Media reports tend to report almost everything simply as a sign of "cultural
opening", "restless youth", or whatever the catch journalist
word is these days. But this group I drank with that night, "my generation"
of Iranians, felt comfortable taking a multitude of positions on this concert
for example, praising it, being blasé about it, and critiquing it,
sometimes all in one breath. To these guys and to many others, events and
incidents in Iran are not merely "signs", or "symbols of
some larger concept/process/picture.

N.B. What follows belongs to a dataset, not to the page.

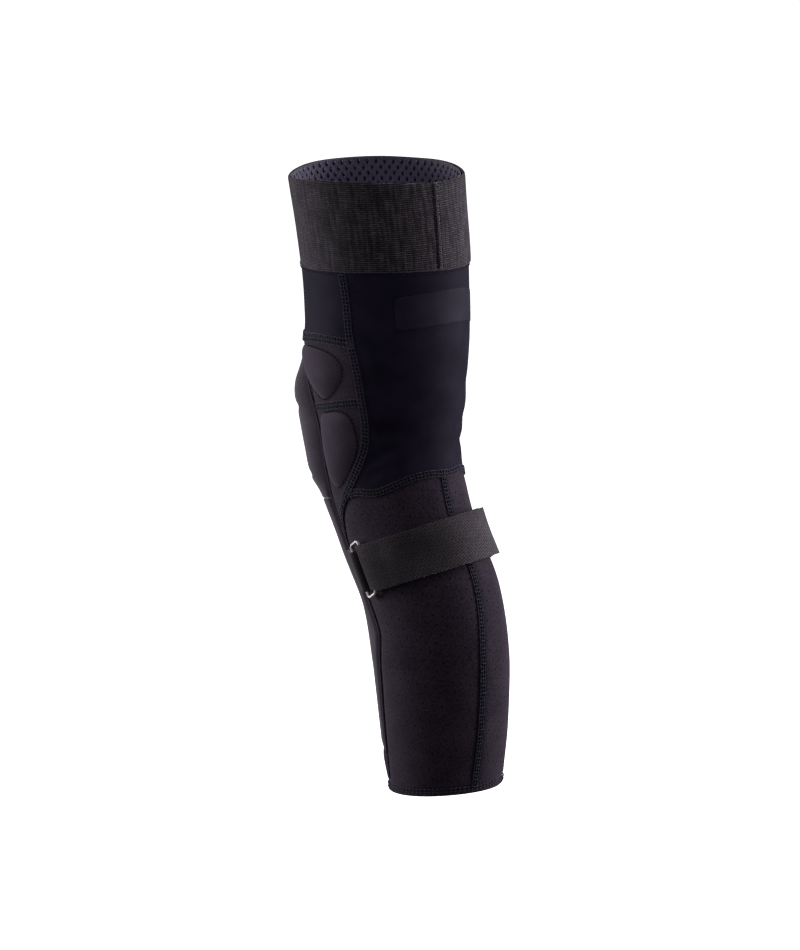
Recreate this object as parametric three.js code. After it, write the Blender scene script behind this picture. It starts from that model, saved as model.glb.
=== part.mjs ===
// A pull-on knee and shin guard for one leg, worn under riding trousers: a knitted and
// neoprene sleeve with foam pads at the knee, the knee's sides and the shin, and one elastic
// strap that goes round the calf, through a metal ring and back on itself.
//
// Millimetres, +Z up, the wearer faces -Y, and +X is the leg's outer side. The origin is on
// the axis that the knee bends about. Every fabric piece lies on one leg surface, so a place
// on it is given as a turn round the leg (0 at the front, 90 at the outer side, 180 at the
// back), a height up the leg, and how proud of the sleeve's outer face it stands.
import * as THREE from 'three';

// ---- Driving dimensions ------------------------------------------------------------------

const RIM = 167;                    // top rim
const CUFF_FOOT = 105;              // where the elastic cuff is sewn to the thigh panels
const BACK_SPLIT = 38;              // back panel: above it goes with the thigh
const HEM_TOP = -262;
const HEM = -272;

const KNIT = 1.2;                   // thin stretch knit of the thigh and back panels
const NEOPRENE = 2.4;               // knee sides, calf and the base under the pads
const ELASTIC = 1.9;                // cuff
const COVER = 1.2;                  // abrasion cover over the pads
const WEBBING = 1.6;                // strap
const GAP = 0.4;                    // between layers that touch
const SEAM = 0.7;                   // between panels that are sewn edge to edge

const WIRE_R = 1.3;                 // ring's wire
const RING_TURN = 82;               // the ring's middle, round the leg
const RING_HEIGHT = -107.5;
const RING_PROUD = 3.9;
const RING_HALF_SPAN = 5.4;         // from its middle to either long bar
const RING_HALF_LENGTH = 20.3;
const RING_CORNER = 2.6;

// The leg from hem to rim: height, how far the section's middle is behind the knee axis, its
// half depth and half width, and the angle by which it tips up towards the back.
const SECTIONS = [
  { h: -272, middle: 52, deep: 42, wide: 40, tip: 7 },
  { h: -225, middle: 52, deep: 46, wide: 43.5, tip: 4 },
  { h: -175, middle: 49.5, deep: 49, wide: 46, tip: 6.5 },
  { h: -130, middle: 39, deep: 49.5, wide: 46, tip: 13 },
  { h: -90, middle: 14, deep: 49.5, wide: 45, tip: 17 },
  { h: -50, middle: -5, deep: 53, wide: 47, tip: 16 },
  { h: 0, middle: -12, deep: 60.5, wide: 52, tip: 8 },
  { h: 55, middle: -13.5, deep: 63, wide: 56, tip: 1 },
  { h: 100, middle: -16, deep: 63, wide: 58, tip: 3 },
  { h: 167, middle: -27, deep: 65, wide: 61, tip: 3 },
];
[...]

It is also and often just what it is:
That night, much was said about the problems with the group's music (too
much poetry, someone said. "How can you remember and sing along with
poetry?"), the fact that rather than think about the music, some are
only after their own interests, and that out of the almost seven million
Tomans (less than $10,000) made, the bassist got only 60,000 Tomans, the
lead singer 200,000 Tomans (all in all, the six-member band pocketed only
one million and something of the profit), the rest of which (after paying
the concert hall fees and other stuff) was taken by the promoter.
A concert while being a surreal experience for some, a sign that things
have changed for others, a symbol of the reforms' success (or even their
failures), is also at the end of the day just a concert, put together and
attended by kids who grew up drumming on coffee tables and singing Elvis
tunes to their own image in the mirror.